Saturday, November 29, 2014

Healing and Love and Choosing to be a Woman of Grace and Dignity.

What an amazing Thanksgiving I had!

Despite that fact that my beloved Niners lost a game to the dreaded Seahawks, it must go down in history as one of the greatest Thanksgivings in memory.

My brother and his kids were here.  He fried up two turkeys and Mom and I put out a feast that resulted in smiles, laughter and gratitude for elastic waistbands.

I saw the look on my Mom's face as she sat at her table and shared a meal with her only son and her grandchildren and it was all I could do not to stand up and yell, "YIPPPEEEEEE!".

Of course, I doubt they would have noticed other than to just laugh at one more thing...because there was a lot of laughing on Thanksgiving and that is what makes a holiday a holiday.

I have also discovered that someone who does not know me at all has been taking the time to point out my character defects and what I should and should not be doing with my writings to others.

My response?  Don't like it? Don't read it.  Simple.  And if you think picking it apart for someone else is somehow being a good person?  Well, you do not share my values and for that I can only say, "Thank you, God".

And finally, I have discovered that the years of therapy I have gone through to help me no longer take actions that are similar to those unsuccessful behaviors modeled to me as a child is paying off.  How do I know?

Let me tell you about last night:

I spoke for my 12 Step program last night about 3 hours from home.  Driving there was no problem but by the time I left it was raining, hard, and windy.  I got on the freeway and took the wrong exit, heading towards the coast instead of inland, and ended up on a curvy, winding, rain soaked and windswept road.  There was a line of cars behind me, a six foot concrete barrier beside me, sheets of water coming up and over the barrier and I could barely see.  I looked at the white line delineating the shoulder for guidance and despite the line of cars and the dope behind me insisting I go faster I crept along at 35 mph, scared to death this was going to be my last car ride.
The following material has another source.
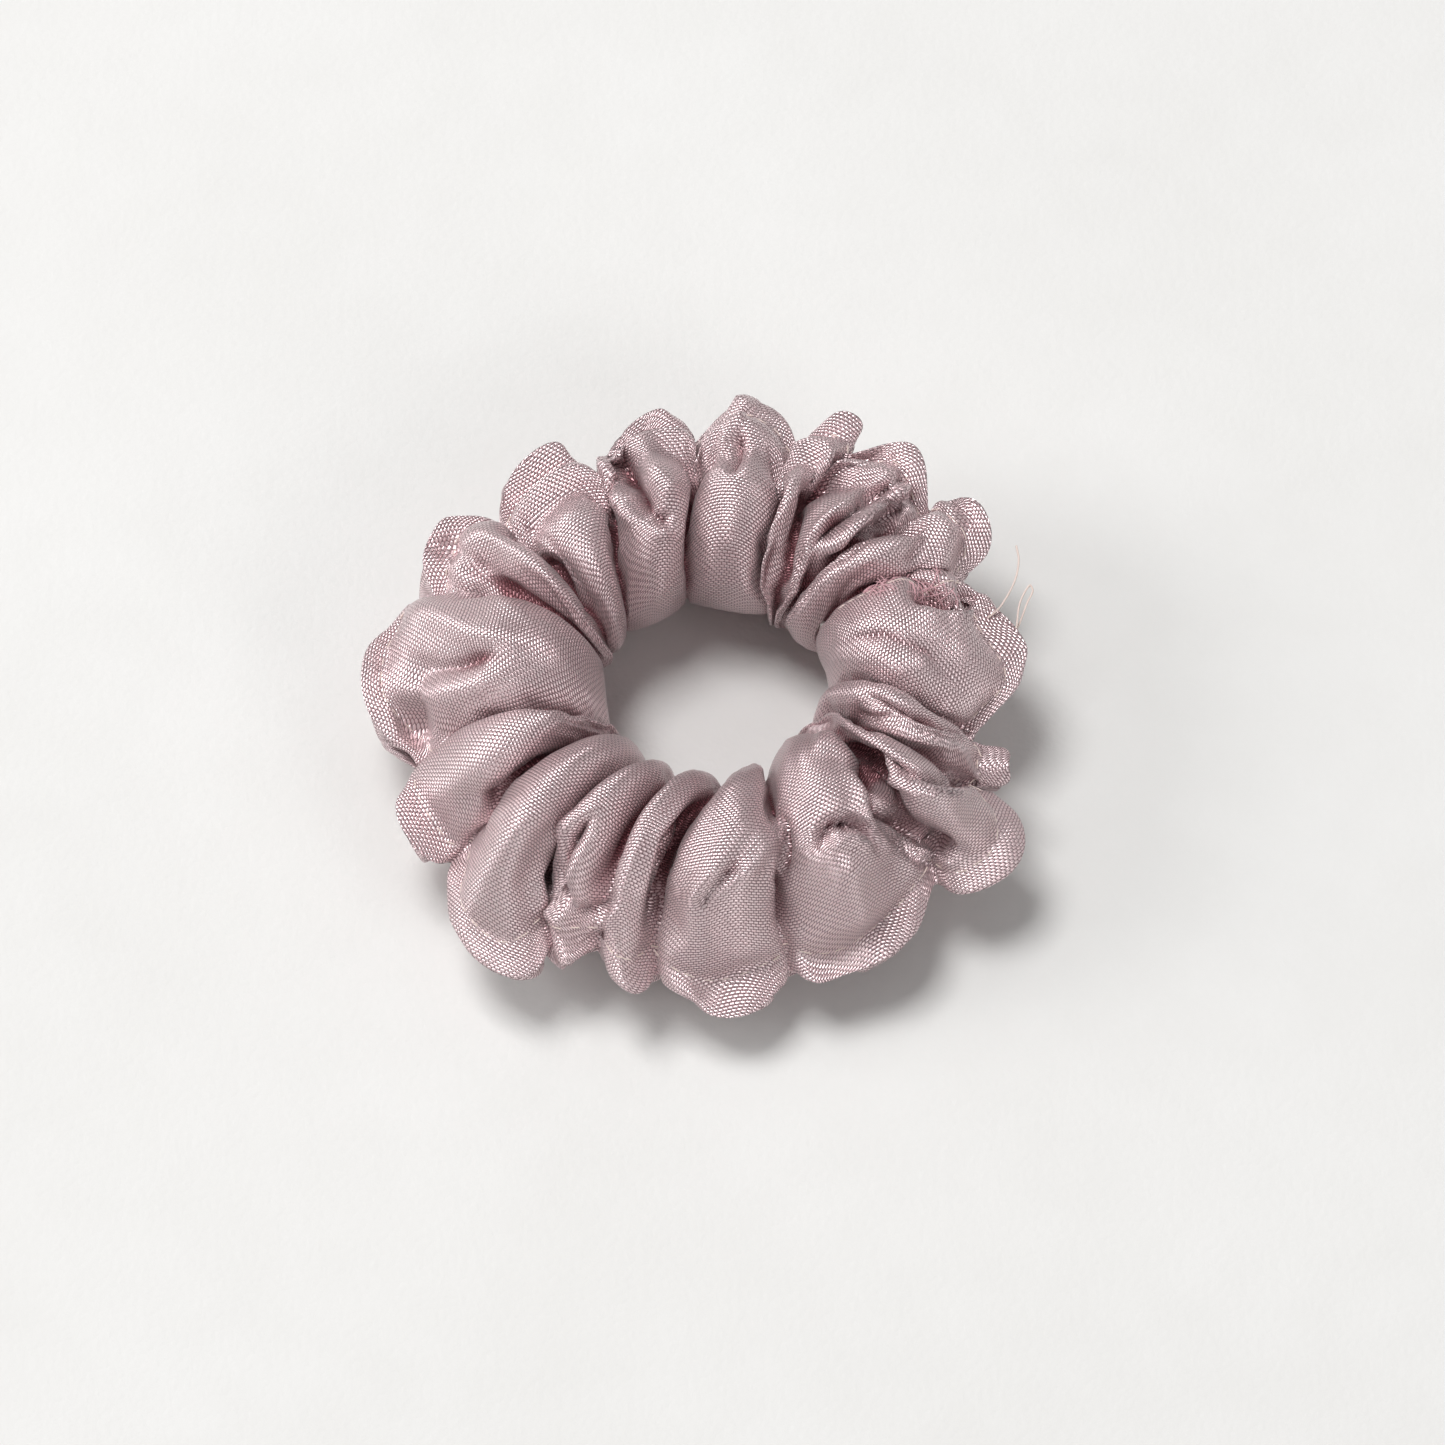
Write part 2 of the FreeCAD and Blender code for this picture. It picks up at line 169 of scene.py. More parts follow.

Inside, I felt the tension mounting and I wanted to explode - just like my Dad used to do.
I wanted to cuss and swear and threaten and throw a huge tantrum.

Why?  Because I was afraid.

I heard the yelling and screaming in my head and I very purposefully and intentionally said to those voices, "No.  I will not give in and I will not freak out.  I will not throw a tantrum and hold my passenger hostage".  Because I did not give vent, my heart began to pound so hard in my chest it hurt.  It was if my body was throwing a tantrum because I had chosen not to give in to the bad behavior that threatened to take control of the situation.  I did what I have been taught, however, taking deep breaths and slowing down my heart, feeling myself relax and yet staying alert.

Eventually, of course, we made it out of the toughest part of the drive onto a wide freeway and the bridge that would take us back to the East Bay and, eventually, Modesto.  As my heart quieted, the release of tension resulted in a release of sweat.  If I am ever missing, give my black and gold sweater to the bloodhound.  It should be able to find me in about a minute.

What did I learn?

I learned that the learned behavior of freak out and tantrum taught to me by my father does not have to be my excuse anymore.  I do not have to act the fool just because I am hurt or scared.

The passenger in my car said, "Boy am I glad you were driving...you are so calm and cool.  I felt so safe".

I thought, 'whose car have you been in?'.

But see, what happened is this:  because I have taken the time to learn how to be a better Leslie, when presented with a situation that caused intense fear I could very purposefully choose to not behave like an ass.  Because I chose to behave with dignity and grace?  The person with me felt no fear.

I was able to give to someone else that security I so craved - at that moment, I made someone else feel safe!

So, who cares that someone reads my blog, picks it apart for someone else in an effort to discredit me in their eyes?  Who cares that I got lost coming home (and somehow cut 30 minutes off my expected driving time...how the heck did that happen?).  Who cares that I am not good enough or smart enough or pretty enough in someones eyes?

I drove home in a bad storm.

And for that?

I am really grateful!

I leave Tuesday night for Ravarano, Italy.......I hope you have a wonderful Advent......know that Christ loves you no matter what....and thank you for reading my blog.